TASK STATEMENT: Whenever a line below holds the word "None", copy that line.

SUPPLIED DATA:

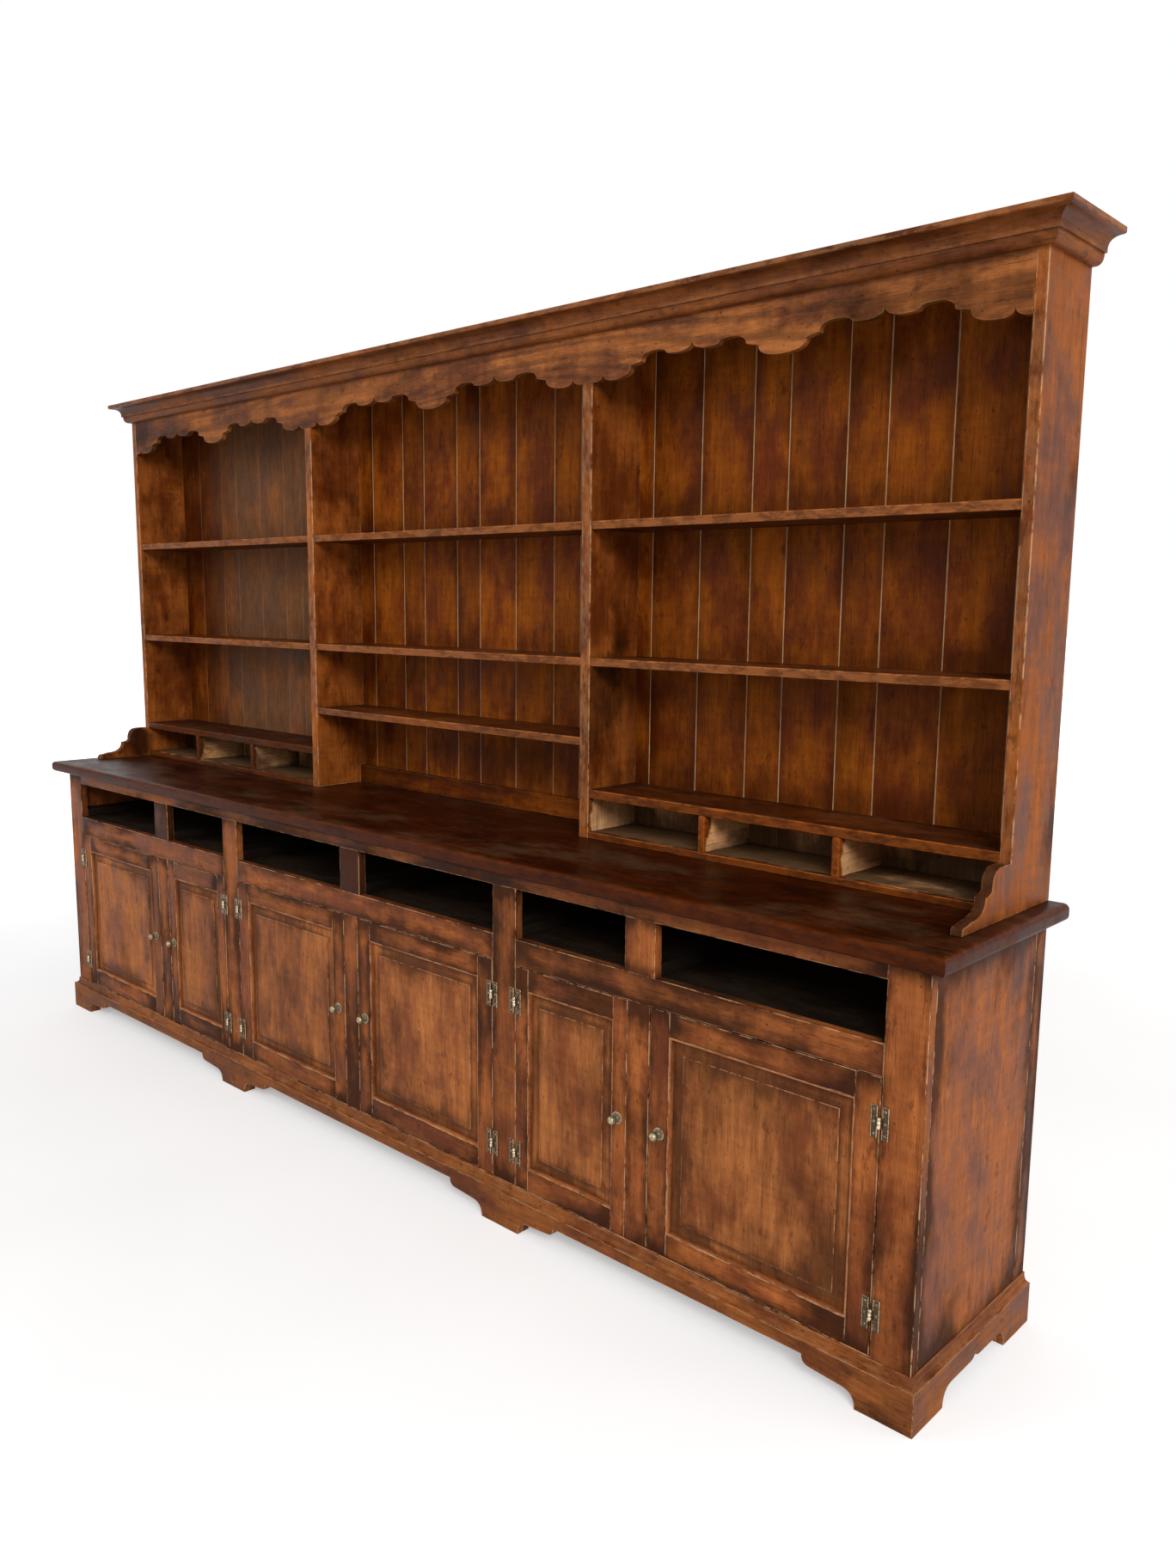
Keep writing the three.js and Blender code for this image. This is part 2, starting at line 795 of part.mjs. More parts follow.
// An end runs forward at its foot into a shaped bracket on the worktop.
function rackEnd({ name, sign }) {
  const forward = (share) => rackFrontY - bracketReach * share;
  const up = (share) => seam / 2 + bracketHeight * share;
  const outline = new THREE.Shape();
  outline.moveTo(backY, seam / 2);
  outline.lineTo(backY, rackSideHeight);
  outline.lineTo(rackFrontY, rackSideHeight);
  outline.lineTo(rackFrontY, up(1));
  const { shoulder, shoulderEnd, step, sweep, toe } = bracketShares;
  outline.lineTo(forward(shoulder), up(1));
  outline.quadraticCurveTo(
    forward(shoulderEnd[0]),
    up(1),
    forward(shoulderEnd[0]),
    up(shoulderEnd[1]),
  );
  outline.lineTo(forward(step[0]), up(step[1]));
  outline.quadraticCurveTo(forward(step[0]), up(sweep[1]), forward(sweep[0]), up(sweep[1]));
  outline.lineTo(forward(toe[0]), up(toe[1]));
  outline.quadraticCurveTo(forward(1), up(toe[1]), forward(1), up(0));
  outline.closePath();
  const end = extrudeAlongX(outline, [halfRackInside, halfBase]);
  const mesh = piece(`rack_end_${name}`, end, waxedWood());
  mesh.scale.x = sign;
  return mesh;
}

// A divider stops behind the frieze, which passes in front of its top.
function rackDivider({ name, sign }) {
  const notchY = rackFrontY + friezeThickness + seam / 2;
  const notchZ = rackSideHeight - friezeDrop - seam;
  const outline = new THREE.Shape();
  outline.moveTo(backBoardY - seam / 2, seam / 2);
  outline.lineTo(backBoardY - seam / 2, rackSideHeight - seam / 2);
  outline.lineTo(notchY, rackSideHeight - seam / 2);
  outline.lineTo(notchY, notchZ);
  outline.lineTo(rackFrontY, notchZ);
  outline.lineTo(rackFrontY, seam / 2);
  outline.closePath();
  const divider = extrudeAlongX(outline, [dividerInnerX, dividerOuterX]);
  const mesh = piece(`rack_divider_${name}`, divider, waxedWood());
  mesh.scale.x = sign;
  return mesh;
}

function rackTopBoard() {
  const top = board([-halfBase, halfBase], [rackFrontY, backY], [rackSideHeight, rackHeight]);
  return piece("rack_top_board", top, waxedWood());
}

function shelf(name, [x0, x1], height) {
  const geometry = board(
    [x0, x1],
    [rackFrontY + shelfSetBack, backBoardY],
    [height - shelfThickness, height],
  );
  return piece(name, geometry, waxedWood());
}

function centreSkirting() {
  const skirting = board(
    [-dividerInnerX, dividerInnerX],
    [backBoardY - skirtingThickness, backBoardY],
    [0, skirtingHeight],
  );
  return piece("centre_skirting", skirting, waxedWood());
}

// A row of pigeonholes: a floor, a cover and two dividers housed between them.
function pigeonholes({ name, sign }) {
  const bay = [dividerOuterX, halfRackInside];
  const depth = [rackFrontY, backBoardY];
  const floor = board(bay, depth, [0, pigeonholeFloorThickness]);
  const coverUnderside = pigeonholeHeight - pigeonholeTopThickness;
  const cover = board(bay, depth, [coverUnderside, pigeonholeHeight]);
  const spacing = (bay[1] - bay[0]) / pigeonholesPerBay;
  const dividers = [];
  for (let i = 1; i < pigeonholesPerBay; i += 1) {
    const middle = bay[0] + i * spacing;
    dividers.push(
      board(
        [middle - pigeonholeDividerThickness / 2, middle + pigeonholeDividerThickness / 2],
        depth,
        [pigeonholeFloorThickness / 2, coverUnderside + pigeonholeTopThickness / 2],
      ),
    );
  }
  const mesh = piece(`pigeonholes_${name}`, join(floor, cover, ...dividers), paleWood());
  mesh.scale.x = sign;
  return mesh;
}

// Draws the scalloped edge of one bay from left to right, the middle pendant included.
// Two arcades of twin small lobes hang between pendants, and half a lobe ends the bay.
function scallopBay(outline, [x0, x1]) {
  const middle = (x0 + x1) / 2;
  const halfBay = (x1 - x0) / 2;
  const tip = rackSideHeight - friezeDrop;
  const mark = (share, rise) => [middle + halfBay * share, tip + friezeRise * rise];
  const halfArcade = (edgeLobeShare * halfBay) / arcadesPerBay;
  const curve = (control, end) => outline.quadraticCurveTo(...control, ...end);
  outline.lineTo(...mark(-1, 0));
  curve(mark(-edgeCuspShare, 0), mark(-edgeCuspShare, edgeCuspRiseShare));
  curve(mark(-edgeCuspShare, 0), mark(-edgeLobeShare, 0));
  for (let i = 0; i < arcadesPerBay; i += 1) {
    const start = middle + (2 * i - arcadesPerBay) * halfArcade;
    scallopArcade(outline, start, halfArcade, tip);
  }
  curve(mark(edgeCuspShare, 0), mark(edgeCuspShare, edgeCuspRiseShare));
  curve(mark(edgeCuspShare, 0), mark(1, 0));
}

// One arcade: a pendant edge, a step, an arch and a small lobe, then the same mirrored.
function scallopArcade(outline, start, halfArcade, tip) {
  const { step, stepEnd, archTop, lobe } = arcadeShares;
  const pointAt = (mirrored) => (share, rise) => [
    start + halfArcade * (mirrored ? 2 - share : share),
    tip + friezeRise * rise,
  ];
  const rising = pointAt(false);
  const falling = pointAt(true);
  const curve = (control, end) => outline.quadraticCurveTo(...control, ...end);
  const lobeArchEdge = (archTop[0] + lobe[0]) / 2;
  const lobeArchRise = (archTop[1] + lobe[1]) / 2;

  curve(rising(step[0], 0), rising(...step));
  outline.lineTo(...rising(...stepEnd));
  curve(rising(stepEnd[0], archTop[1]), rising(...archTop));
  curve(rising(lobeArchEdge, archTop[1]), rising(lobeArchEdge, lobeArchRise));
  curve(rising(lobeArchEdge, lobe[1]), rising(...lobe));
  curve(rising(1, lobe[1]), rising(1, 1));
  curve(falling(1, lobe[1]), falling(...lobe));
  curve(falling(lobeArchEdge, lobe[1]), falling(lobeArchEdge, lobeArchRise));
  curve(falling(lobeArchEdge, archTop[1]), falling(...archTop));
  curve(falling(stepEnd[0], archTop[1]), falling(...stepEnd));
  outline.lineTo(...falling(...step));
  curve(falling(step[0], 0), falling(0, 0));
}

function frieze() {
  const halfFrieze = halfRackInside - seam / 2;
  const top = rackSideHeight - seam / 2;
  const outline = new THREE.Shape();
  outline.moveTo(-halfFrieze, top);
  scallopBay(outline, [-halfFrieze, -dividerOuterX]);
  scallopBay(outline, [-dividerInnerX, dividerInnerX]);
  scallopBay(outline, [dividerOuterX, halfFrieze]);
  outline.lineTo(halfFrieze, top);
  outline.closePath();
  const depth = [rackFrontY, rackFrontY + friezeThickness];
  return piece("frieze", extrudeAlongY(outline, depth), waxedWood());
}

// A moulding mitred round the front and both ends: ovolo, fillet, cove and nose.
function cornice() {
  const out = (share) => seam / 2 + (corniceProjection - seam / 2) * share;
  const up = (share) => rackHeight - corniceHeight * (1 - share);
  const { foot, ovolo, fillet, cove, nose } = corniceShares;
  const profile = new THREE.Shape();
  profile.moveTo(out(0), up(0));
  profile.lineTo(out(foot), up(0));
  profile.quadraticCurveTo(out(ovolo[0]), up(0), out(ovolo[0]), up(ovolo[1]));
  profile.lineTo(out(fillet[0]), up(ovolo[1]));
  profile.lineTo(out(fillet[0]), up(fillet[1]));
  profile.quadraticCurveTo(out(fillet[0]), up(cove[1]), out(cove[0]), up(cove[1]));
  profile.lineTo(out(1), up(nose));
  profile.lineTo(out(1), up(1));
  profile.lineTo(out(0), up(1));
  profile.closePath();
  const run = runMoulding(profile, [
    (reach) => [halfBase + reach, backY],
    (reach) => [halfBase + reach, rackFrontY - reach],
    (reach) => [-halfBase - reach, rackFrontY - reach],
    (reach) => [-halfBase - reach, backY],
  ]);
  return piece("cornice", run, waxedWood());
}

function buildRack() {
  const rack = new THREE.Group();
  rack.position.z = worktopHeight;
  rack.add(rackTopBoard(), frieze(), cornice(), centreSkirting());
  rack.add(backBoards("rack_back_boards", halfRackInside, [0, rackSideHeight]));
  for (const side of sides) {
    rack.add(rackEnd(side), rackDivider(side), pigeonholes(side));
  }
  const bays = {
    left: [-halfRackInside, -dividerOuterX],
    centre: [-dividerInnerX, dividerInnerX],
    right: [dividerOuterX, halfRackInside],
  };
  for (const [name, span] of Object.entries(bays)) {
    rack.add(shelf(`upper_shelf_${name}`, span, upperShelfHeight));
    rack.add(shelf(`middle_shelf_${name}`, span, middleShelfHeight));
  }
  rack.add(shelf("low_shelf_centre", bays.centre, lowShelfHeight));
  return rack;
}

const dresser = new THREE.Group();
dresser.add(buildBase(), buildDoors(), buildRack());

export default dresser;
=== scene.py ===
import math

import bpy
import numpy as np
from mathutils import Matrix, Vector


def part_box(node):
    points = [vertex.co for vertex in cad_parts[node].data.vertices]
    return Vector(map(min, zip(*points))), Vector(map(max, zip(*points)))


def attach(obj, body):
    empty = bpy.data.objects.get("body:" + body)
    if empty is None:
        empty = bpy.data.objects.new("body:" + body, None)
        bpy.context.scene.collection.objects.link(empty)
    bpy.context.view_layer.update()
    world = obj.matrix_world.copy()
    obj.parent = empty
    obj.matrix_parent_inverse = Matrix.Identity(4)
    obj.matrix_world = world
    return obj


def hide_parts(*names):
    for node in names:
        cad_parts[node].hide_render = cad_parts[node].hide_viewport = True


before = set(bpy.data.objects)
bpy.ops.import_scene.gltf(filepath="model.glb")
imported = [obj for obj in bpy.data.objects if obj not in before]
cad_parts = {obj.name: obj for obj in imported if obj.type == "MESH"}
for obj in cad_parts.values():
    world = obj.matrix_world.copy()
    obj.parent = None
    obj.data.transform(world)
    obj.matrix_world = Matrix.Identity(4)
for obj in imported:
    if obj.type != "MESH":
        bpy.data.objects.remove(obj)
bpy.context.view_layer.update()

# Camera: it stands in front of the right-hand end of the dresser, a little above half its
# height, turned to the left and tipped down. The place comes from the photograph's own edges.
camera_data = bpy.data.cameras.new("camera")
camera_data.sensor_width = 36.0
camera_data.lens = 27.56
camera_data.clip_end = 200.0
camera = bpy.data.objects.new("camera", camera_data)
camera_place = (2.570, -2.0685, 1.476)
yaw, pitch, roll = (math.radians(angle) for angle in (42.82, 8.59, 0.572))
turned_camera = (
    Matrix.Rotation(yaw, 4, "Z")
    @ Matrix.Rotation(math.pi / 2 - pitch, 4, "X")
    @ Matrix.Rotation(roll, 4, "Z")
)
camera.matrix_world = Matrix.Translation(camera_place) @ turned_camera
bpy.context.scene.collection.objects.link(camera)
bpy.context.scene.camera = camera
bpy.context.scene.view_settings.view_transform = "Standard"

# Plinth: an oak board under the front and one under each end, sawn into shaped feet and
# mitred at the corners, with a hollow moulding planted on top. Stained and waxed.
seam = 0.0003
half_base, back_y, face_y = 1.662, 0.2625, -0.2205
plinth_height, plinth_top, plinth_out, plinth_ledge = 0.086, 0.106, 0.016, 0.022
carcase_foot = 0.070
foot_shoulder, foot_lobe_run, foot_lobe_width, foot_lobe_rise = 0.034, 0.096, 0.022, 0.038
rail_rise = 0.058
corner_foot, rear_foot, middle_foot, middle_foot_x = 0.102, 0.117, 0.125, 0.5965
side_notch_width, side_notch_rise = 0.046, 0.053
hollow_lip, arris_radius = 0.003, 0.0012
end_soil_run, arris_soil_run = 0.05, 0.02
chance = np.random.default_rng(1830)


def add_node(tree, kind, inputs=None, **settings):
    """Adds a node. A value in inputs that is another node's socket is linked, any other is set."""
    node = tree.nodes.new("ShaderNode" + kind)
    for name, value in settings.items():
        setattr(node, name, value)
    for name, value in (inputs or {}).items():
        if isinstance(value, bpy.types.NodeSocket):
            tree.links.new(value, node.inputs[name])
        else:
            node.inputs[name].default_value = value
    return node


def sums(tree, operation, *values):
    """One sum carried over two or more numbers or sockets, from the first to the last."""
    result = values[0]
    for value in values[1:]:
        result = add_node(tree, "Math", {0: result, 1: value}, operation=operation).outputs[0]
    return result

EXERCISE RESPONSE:
    if empty is None:
        empty = bpy.data.objects.new("body:" + body, None)
    obj.parent = None
def add_node(tree, kind, inputs=None, **settings):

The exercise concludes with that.